L’espoir d’un rebond

La baisse de l’inflation, déjà entamée, devrait rassurer les Français et les pousser à consommer. Une bonne nouvelle après une année 2023 en demi-teinte.

Fin 2022, entre le Covid, le dévissage de l’euro face au dollar, l’explosion du coût du fret, les ruptures d’approvisionnement, l’accumulation des stocks, les responsables des marques ont vraiment eu l’impression d’aller de crise en crise. L’année 2023 n’aura effectivement pas été facile. Le marché du jardin, 8 milliards d’euros environ, a vécu une période contrastée. Il a globalement stagné en valeur, mais baissé de 5,5 % en volume. La baisse de la demande se confirme donc. Le niveau des stocks demeure important et ils ont été achetés à un prix élevé. Il faudra bien les écouler, même si l’inflation dans ce cas aura un effet positif.

Les explications des résultats contrastés de 2023 sont multiples. Au printemps, la météo n’a pas aidé les ventes. Un retard qui n’a pas pu être rattrapé. De plus, les conditions climatiques n’ont pas favorisé les ventes en été, en raison des arrêtés sécheresses. L’automne, chaud puis pluvieux, n’a pas fait mieux. Autre phénomène marquant de 2023 : l’inflation. Cette augmentation des prix a été renforcée par la montée en gamme des achats d’une partie des consommateurs. Les résultats ne sont cependant pas si mauvais. Les professionnels estiment que les chiffres de vente restent supérieurs à ceux de 2019. L’engouement né pendant le Covid n’a donc pas disparu. Les professionnels du jardin notent par ailleurs l’arrivée de nouveaux acteurs, comme le hard discount qui prend des parts de marché à un moment où les consommateurs sont attentifs aux prix et aux promotions.

Quelques gagnants

Certains secteurs ont mieux tiré leur épingle du jeu que d’autres. « Le jardin motorisé a fait une belle année, nuance Guillaume Mulleret, de l’agence GFK. Le marché des tondeuses croît de plus de 2%, le reste de la motoculture, c’est-à-dire coupe-bordures, taille-haies, tronçonneuses, etc., affiche un léger repli de 1%. Les produits pour jardin (supports de culture, produits phytosanitaire, engrais) progressent aussi de près de 2% en valeur, malgré une baisse des volumes. Le secteur des graines reste positif avec une hausse de 0,3% en valeur. Les semences florales et potagères compensant la baisse du gazon. » 
Des chiffres qui peuvent faire rêver certains secteurs du jardin comme l’outillage à main en repli de 10 %.

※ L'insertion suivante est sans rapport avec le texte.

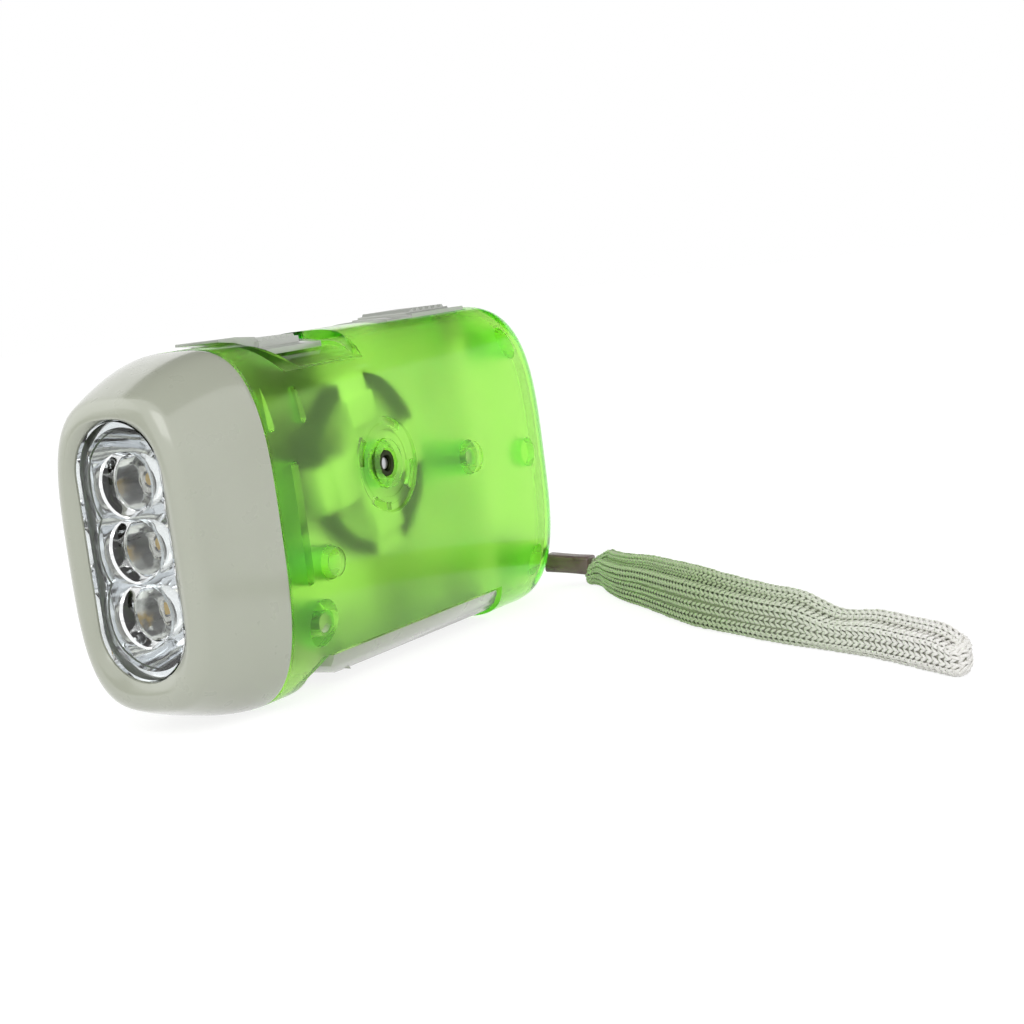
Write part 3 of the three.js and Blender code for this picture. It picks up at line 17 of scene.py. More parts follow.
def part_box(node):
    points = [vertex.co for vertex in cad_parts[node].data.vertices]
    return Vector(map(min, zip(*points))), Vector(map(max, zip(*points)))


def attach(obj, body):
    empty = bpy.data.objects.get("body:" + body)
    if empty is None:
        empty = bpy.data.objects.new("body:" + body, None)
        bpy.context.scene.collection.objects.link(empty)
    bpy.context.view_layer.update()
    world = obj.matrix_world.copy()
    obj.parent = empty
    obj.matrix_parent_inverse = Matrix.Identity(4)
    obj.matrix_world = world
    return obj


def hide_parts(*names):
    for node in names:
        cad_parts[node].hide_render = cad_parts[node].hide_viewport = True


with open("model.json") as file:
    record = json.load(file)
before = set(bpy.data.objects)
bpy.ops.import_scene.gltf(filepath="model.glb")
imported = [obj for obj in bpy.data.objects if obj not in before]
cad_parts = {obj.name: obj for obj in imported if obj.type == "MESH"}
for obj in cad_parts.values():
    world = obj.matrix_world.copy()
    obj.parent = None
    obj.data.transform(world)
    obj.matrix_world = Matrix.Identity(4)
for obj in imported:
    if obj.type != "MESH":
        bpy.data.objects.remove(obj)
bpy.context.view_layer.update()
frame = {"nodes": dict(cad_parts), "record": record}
print("solids in the frame:", len(frame["nodes"]))

# %% [markdown]
# The frame is in metres, while a part this small is easier to read in millimetres. Places could be written
# in the frame itself, with a zero under the middle of the body. They are written instead as x, the
# distance behind the front rim, and the height over the middle, because the body is drawn that way, and
# one function turns them into the frame.

# %% Millimetres and places
MM = 0.001


def corners(node):
    """Lowest and highest corner of a solid, in millimetres."""
    low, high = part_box(node)
    return low / MM, high / MM


body_width = corners("housing_left")[1].x - corners("housing_right")[0].x
body_length = corners("housing_left")[1].y - corners("front_bezel")[0].y
body_height = corners("housing_left")[1].z
half_width = body_width / 2
half_height = body_height / 2


def spot(x, back, rise):
    """A place in the frame, in metres."""
    return Vector((x, back - body_length / 2, rise + half_height)) * MM


print(f"body {body_length:.1f} long, {body_height:.1f} high and {body_width:.1f} wide")

# %% [markdown]
# The camera comes first, because everything else is judged through it. The photographed flashlight is seen
# from its right front corner, a little from above, with the camera rolled a few degrees. A camera can be
# placed by hand until the view fits. Here its place is worked out from these angles and the distance, so
# that each of them can be read.

# %% Camera
view_from = {"azimuth": 31.92, "elevation": 7.17, "roll": -7.45}
view_distance = 317.86
view_shift = (29.08, -2.73)
aim_back = 50
camera_lens = 68.755
camera_sensor = 36
camera_near = 10

azimuth, elevation, roll = (math.radians(view_from[name]) for name in ("azimuth", "elevation", "roll"))
towards_camera = Vector((
    math.sin(azimuth) * math.cos(elevation), -math.cos(azimuth) * math.cos(elevation), math.sin(elevation)))
level_right = Vector((math.cos(azimuth), math.sin(azimuth), 0))
level_up = towards_camera.cross(level_right)
camera_right = level_right * math.cos(roll) + level_up * math.sin(roll)
camera_up = level_up * math.cos(roll) - level_right * math.sin(roll)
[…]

L’horizon 2024 s’éclaircit cependant, d’autant qu’il n’y a pas d’élections majeures cette année. L’inflation devrait se réduire selon les économistes. La banque centrale européenne table sur une hausse des prix de 3,2 % en 2024 et de 2,1 % en 2025. Un atterrissage en douceur… « Cela devrait permettre de rééquilibrer le volume et la valeur, estime Guillaume Mulleret, ce qui est tout de même important. L’an prochain, nous devrions assister à un retour des circuits spécialistes, si la météo est correcte, avec un volume légèrement à la hausse. Mais il faut faire attention : les facteurs macro-économiques influent de manière parfois totalement inattendus sur le marché du jardin. Nous sommes sur du faire soi-même ! Je pense que la demande sur les consommables devrait se stabiliser. Je garde néanmoins des interrogations concernant le matériel. Cela risque d’être plus difficile sur ce marché : le taux d’équipement a beaucoup augmenté depuis la crise. Et les jardiniers ne renouvellent pas leur matériel tous les 3 ans. »

Un avenir en suspens

Au final, l’économie, malgré les incertitudes, a plié, mais n’a pas rompu. Les conflits restent pour l’instant contenus mais laissent planer des interrogations. Les professionnels affichent une certaine confiance car ils arrivent avec des solutions qui répondent aux attentes des jardiniers, notamment environnementales. Reste une dernière donnée. La France demeure l’un des pays où les ménages épargnent le plus. Les bas de laine d’une partie de la population se sont bien remplis. L’épargne, c’est l’argent pour demain.Pour peu que les perspectives économiques soient rassurantes, les Français pourraient diminuer leur effort d’épargne et recommencer à consommer. Les économistes notent aussi que nous avons vécu 30 ans sans inflation : les consommateurs ont perdu leurs repères en matière de prix, ce qui peut expliquer leur frilosité face à la dépense. Un frein psychologique et une incompréhension de la justesse des tarifs qu’il va falloir surmonter.